Written request | Among the lines below, keep only those from the one containing "Recreate this object" through the one containing "of the beak.", and reproduce them exactly.

[start of Data to use]

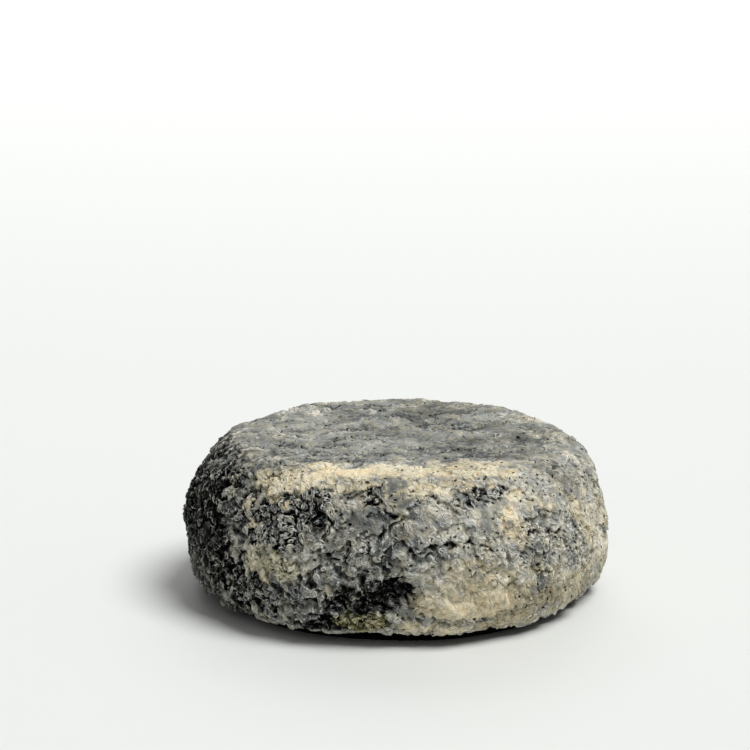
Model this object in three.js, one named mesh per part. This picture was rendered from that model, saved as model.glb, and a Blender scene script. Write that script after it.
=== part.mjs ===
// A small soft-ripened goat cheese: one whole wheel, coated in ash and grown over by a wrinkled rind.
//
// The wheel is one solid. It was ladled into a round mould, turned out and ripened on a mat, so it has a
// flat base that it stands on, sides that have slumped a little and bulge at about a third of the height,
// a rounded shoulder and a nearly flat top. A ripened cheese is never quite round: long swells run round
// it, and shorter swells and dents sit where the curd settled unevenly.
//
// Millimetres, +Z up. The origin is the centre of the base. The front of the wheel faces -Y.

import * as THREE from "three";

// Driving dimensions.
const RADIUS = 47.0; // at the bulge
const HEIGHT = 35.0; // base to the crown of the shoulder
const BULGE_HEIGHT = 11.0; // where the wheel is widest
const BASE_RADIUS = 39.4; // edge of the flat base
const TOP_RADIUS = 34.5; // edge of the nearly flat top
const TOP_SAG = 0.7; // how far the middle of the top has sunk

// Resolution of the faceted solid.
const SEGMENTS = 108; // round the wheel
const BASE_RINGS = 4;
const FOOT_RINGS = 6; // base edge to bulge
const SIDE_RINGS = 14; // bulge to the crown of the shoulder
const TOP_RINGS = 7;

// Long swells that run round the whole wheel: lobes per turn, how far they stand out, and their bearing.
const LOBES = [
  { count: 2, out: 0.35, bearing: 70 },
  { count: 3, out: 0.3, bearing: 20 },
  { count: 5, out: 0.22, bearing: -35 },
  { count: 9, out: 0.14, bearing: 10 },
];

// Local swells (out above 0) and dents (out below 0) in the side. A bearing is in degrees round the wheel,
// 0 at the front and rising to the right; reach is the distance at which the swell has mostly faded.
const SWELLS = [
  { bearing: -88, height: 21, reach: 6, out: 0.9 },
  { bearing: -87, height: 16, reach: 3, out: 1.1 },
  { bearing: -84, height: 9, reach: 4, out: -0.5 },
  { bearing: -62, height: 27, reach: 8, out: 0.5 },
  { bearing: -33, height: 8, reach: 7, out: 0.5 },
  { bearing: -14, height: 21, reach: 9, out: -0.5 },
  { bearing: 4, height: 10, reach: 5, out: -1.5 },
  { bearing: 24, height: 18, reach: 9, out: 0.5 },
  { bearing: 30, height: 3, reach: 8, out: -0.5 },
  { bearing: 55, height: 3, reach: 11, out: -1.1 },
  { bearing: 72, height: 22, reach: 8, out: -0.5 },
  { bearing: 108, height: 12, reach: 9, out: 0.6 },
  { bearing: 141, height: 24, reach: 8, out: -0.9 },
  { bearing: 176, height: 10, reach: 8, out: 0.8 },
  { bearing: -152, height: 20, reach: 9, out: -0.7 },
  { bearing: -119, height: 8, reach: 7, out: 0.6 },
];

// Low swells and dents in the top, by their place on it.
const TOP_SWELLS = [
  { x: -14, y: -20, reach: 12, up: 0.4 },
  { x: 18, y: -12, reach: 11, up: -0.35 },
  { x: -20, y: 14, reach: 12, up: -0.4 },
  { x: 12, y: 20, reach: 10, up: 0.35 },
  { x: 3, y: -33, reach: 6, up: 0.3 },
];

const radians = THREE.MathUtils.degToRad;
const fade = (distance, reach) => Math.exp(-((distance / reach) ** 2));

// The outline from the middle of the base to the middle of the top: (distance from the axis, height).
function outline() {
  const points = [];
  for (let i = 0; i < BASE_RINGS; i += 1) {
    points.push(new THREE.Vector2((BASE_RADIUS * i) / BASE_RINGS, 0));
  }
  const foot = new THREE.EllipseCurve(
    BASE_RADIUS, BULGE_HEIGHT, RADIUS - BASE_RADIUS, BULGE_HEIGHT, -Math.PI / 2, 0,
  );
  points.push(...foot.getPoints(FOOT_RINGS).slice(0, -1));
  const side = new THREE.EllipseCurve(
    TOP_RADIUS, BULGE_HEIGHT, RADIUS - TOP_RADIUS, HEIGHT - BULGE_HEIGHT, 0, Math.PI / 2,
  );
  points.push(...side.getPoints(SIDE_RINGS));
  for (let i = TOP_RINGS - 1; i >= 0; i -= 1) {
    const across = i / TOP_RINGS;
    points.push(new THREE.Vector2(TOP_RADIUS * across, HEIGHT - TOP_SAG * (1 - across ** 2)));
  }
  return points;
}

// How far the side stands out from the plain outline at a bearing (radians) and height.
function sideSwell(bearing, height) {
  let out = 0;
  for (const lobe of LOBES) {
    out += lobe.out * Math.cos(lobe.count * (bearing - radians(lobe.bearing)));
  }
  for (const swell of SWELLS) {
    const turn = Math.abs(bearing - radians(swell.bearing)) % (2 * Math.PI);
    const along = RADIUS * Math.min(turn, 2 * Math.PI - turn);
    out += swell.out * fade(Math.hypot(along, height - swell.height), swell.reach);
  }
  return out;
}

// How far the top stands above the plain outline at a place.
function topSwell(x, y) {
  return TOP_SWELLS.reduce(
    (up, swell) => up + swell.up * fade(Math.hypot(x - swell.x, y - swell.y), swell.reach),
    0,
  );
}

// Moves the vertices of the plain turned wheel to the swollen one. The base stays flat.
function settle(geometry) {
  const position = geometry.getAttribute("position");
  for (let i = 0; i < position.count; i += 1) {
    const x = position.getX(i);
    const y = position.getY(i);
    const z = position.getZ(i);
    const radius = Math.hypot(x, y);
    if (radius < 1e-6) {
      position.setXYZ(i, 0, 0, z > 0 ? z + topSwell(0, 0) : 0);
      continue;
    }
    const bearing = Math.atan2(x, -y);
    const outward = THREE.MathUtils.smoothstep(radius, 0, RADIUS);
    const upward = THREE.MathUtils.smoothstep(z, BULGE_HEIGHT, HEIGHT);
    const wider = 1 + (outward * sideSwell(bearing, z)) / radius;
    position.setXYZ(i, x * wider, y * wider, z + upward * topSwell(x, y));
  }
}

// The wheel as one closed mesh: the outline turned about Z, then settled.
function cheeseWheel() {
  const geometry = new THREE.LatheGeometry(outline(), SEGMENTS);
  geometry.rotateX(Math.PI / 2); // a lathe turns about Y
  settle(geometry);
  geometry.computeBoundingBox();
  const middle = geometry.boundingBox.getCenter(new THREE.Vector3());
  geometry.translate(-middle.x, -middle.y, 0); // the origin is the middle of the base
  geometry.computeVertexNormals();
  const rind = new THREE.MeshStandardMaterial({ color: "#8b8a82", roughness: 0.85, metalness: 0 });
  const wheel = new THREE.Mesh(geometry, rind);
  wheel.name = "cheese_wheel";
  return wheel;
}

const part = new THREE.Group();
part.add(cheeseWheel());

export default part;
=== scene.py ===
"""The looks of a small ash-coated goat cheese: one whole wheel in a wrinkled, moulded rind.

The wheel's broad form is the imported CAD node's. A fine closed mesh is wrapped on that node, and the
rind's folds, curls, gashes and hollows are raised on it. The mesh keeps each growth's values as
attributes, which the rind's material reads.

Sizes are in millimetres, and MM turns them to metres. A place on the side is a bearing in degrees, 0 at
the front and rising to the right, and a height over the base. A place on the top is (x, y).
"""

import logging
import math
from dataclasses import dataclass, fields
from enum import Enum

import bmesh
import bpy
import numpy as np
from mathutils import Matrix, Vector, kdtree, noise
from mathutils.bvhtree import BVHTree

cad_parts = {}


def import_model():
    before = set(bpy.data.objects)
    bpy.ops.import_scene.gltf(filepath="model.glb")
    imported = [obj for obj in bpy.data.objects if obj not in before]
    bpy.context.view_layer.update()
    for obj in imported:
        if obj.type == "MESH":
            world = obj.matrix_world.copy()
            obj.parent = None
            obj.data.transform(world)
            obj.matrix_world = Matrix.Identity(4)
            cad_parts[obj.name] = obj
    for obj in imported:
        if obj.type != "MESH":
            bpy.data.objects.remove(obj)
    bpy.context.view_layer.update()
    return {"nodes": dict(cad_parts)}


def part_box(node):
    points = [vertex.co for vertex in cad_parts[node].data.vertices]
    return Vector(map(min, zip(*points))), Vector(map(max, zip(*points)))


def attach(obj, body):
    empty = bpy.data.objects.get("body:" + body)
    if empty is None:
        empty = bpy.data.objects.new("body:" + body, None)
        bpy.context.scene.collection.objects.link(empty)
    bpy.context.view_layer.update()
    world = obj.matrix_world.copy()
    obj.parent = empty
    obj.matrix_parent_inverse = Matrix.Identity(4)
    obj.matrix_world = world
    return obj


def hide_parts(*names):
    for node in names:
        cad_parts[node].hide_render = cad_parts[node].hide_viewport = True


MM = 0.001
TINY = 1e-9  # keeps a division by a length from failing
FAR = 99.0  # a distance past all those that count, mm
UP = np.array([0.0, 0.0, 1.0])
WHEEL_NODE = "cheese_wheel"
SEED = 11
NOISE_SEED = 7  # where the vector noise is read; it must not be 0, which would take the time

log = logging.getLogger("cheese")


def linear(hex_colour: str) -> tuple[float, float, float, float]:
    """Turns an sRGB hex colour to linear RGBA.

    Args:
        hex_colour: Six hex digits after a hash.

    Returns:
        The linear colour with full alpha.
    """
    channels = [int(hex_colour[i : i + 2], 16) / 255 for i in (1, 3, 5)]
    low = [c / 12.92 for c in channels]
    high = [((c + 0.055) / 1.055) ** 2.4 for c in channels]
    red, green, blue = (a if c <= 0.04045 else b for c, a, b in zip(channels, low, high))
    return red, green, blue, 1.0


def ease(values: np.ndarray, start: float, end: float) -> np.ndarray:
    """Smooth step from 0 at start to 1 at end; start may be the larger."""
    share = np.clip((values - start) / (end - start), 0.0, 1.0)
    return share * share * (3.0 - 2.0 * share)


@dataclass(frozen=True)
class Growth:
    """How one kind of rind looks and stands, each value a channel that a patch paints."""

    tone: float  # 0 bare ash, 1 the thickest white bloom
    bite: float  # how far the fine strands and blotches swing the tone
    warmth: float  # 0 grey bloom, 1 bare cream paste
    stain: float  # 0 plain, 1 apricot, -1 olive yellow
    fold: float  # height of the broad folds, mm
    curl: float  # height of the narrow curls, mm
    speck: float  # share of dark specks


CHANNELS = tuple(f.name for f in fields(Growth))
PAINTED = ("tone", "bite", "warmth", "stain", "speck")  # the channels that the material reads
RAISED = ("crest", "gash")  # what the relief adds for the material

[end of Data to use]
[start of Data to use]

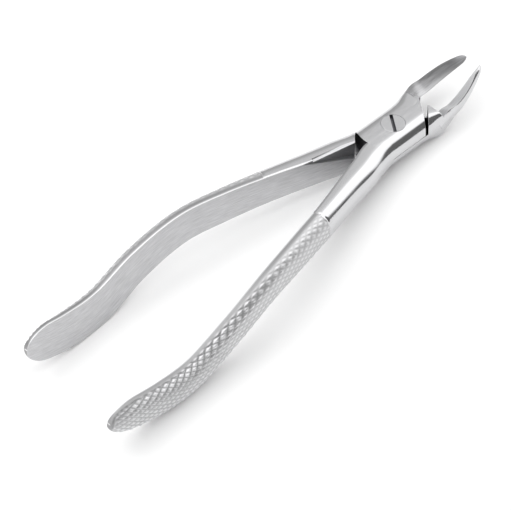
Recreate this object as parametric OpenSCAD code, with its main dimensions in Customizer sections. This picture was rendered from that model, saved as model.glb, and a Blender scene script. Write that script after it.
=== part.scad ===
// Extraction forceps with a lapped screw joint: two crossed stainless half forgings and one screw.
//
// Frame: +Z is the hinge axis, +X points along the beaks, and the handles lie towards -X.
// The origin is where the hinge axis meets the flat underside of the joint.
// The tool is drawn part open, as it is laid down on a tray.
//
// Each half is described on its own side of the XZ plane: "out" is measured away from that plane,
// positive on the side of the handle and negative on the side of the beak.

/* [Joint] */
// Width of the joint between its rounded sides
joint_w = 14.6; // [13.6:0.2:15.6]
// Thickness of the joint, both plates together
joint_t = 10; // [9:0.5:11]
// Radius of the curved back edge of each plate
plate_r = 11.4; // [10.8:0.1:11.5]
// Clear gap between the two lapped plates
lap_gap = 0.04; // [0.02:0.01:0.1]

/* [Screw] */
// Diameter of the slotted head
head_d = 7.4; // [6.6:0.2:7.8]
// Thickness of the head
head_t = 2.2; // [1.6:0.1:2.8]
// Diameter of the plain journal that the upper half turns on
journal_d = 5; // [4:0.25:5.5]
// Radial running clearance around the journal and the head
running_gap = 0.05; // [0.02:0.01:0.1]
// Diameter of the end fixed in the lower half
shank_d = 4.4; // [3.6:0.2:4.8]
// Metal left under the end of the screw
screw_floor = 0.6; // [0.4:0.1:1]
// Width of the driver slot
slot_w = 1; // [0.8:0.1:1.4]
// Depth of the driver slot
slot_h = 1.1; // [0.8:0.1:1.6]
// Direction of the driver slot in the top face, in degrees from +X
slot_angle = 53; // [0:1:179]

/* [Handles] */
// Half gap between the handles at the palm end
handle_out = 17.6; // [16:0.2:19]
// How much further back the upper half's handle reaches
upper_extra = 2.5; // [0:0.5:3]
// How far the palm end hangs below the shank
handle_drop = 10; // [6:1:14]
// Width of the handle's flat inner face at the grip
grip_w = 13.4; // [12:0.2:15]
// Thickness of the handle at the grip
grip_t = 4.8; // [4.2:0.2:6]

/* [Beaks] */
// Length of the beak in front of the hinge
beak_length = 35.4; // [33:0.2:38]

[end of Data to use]

The reply |
Recreate this object as parametric OpenSCAD code, with its main dimensions in Customizer sections. This picture was rendered from that model, saved as model.glb, and a Blender scene script. Write that script after it.
=== part.scad ===
// Extraction forceps with a lapped screw joint: two crossed stainless half forgings and one screw.
//
// Frame: +Z is the hinge axis, +X points along the beaks, and the handles lie towards -X.
// The origin is where the hinge axis meets the flat underside of the joint.
// The tool is drawn part open, as it is laid down on a tray.
//
// Each half is described on its own side of the XZ plane: "out" is measured away from that plane,
// positive on the side of the handle and negative on the side of the beak.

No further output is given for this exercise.